Selon la préface de William Boyd, en hiver 1928, Madame Waugh, Evelyn, Elle-Evelyn pour la différencier de Lui-Evelyn, tombe malade victime d’une rubéole, le jeune couple décide alors de faire une croisière en Méditerranée pour que la jeune femme puisse se rétablir plus rapidement. Ils obtiennent la possibilité de voyager gratuitement en promettant en échange que Lui-Evelyn écrive un récit de voyage valorisant le bateau et la croisière. La croisière est en fait un véritable désastre, le couple se défait, Elle-Evelyn est malade et le retour en Angleterre est pénible. Lui-Evelyn s’isole alors pour terminer un ouvrage en cours et entreprendre la rédaction du récit de voyage qu’il a promis à l’armateur.
Waugh raconte ainsi une croisière qu’il aurait faite seul mais qui est en fait la croisière qu’il a faite peu de temps auparavant avec son épouse, se livrant à un exercice de dédoublement en se glissant dans la peau de l’ami du couple avec lequel il voyage et qui représente le couple qu’il formait avec son épouse lors de la précédente croisière.
Son voyage commence par Paris puis s’oriente vers la Méditerranée, à Monte-Carlo, pour se poursuivre sous forme d’une croisière vers Naples, Catane, Haïfa, Saint Jean d’Acre, Port-Saïd, où il abandonne le navire pour suivre le jeune couple dont la femme doit se faire soigner à terre comme lui a abandonné la croisière précédente, dans ce même port, pour faire soigner sa femme atteinte d’une pneumonie.
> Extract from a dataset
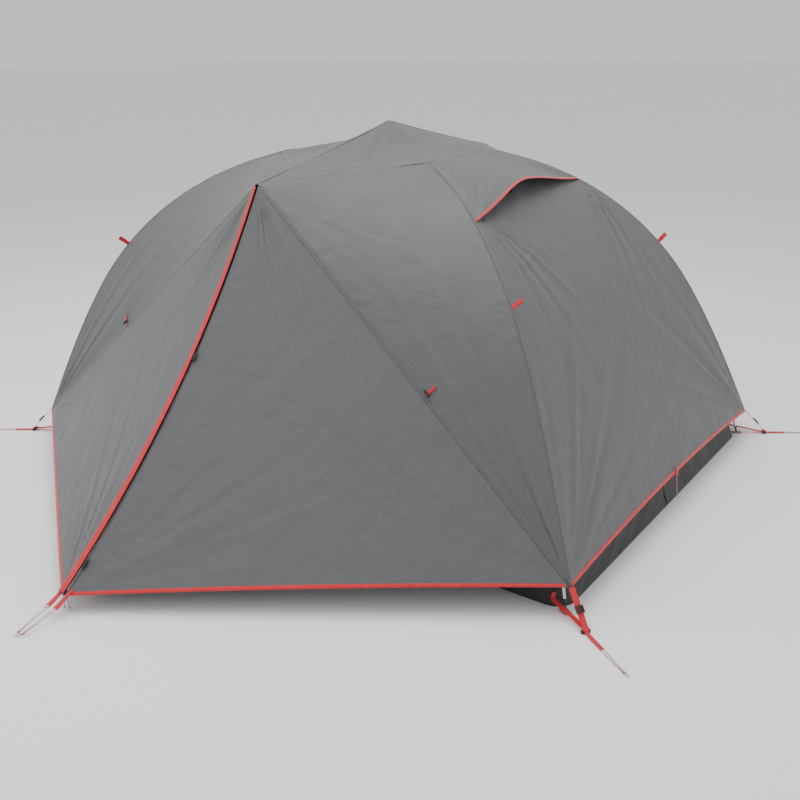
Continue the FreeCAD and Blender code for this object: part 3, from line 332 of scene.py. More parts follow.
def braid(name, colour, fleck, size=0.0016):
    """Braided cord: slanting strands with flecks of a second colour."""
    material, tree, shader = new_material(name, colour, 0.6, sheen=0.3, specular=0.3)
    place = coordinates(tree, "Object")
    first = bands(tree, place, "DIAGONAL", size)
    flecks = noise(tree, place, 520.0, 1.0)
    tinted(tree, shader, remap(tree, flecks, 0.5, 0.62, 0, 1), colour, fleck)
    bumped(tree, shader, [(first, 0.0003, 0.8)])
    return material


anodised = metal("anodised_tube", (0.60, 0.61, 0.63), 0.30)
brass = metal("brass_rolled", (0.72, 0.56, 0.28), 0.32)
slider_metal = metal("slider_black_nickel", (0.10, 0.10, 0.105), 0.38)
pole_plastic = moulded("pole_plastic_black", (0.030, 0.030, 0.032))
black_plastic = moulded("plastic_black", (0.016, 0.016, 0.018), 0.40)
coil = moulded("zip_coil_black", (0.022, 0.022, 0.024), 0.55)
ring_grey = moulded("ring_grey", (0.30, 0.30, 0.31), 0.45)
hook_tape = coated_cloth("hook_tape_black", (0.012, 0.012, 0.013), 0.8, 0.0016)
dark_braid = braid("cord_dark_red", (0.22, 0.025, 0.035), (0.55, 0.50, 0.50))
peg_braid = braid("cord_red_grey", (0.36, 0.014, 0.022), (0.50, 0.46, 0.46))
stretch_braid = braid("cord_black", (0.02, 0.02, 0.02), (0.3, 0.3, 0.3))
inner_netting = netting("inner_netting_pale", (0.42, 0.43, 0.44), solid_below=0.42)
vent_netting = netting("vent_netting_black", (0.03, 0.03, 0.032), 0.0016)

floor_material, floor_tree, floor_shader = new_material("floor_pale", (0.94, 0.94, 0.94), 0.85,
                                                        specular=0.1)
floor_soft = noise(floor_tree, coordinates(floor_tree, "Object"), 1.2)
tinted(floor_tree, floor_shader, floor_soft, (0.935, 0.935, 0.935), (0.945, 0.945, 0.945))
floor_mesh.materials.append(floor_material)
print(len(bpy.data.materials), "materials")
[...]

Il reprend la mer, comme il l’avait reprise précédemment avec son épouse, pour la Méditerranée occidentale avant de retrouver son navire, le Stella Polaris, à Malte tout comme il l’avait fait avec son épouse lors de leur croisière.
Son mariage ayant explosé au retour de leur périple en mer, Waugh raconte son voyage à travers la Méditerranée en romançant un peu l’histoire pour laisser le couple qu’il formait avec Elle-Evelyn un peu en dehors du récit. D’une plume critique, acerbe, sarcastique, il décrit le monde déjà frelaté à cette époque du tourisme de masse qui se rue en troupeau dans les ports de la Méditerranée. Son regard est celui d’un Anglais convaincu de la supériorité de son pays : c’est toujours mieux en Angleterre ou éventuellement moins mal quand on ne peut pas dire que ça y est bien. Ces descriptions restent tout de même un excellent témoignage sur le monde puéril des croisières à la fin des années vingt et un regard acéré et lucide sur les grands ports du Bassin Méditerranéen qui a, aujourd’hui, valeur historique. Un regard que Francis Carco confirmera sept ans plus tard en visitant surtout les clandés. Sa description des métropoles, de leurs habitants, de leurs coutumes, de leur patrimoine est riche et précise, il s’appuie beaucoup sur un guide touristique célèbre à son époque, celui de Baedeker qu’il site abondamment. Il raconte un temps que nous avons peut-être oublié ou qu’il n’a pas vu comme ceux qui nous en ont parlé dans les décennies suivantes, un monde méditerranéen beaucoup plus homogène, beaucoup moins divisé, beaucoup moins éclaté, beaucoup moins déchiré, un temps où, par exemple, le racisme n’existait pas à Alger, si on le croit.
Dans ce premier récit de voyage, Il n’est en rien un explorateur, pas plus qu’un découvreur, il est simplement un observateur et un témoin de son temps qui a laissé son regard en héritage. « J’ai appelé ce livre Bagages enregistrés pour la simple raison que tous les endroits que j’ai parcourus lors de ce voyage ont été largement visités et décrits ».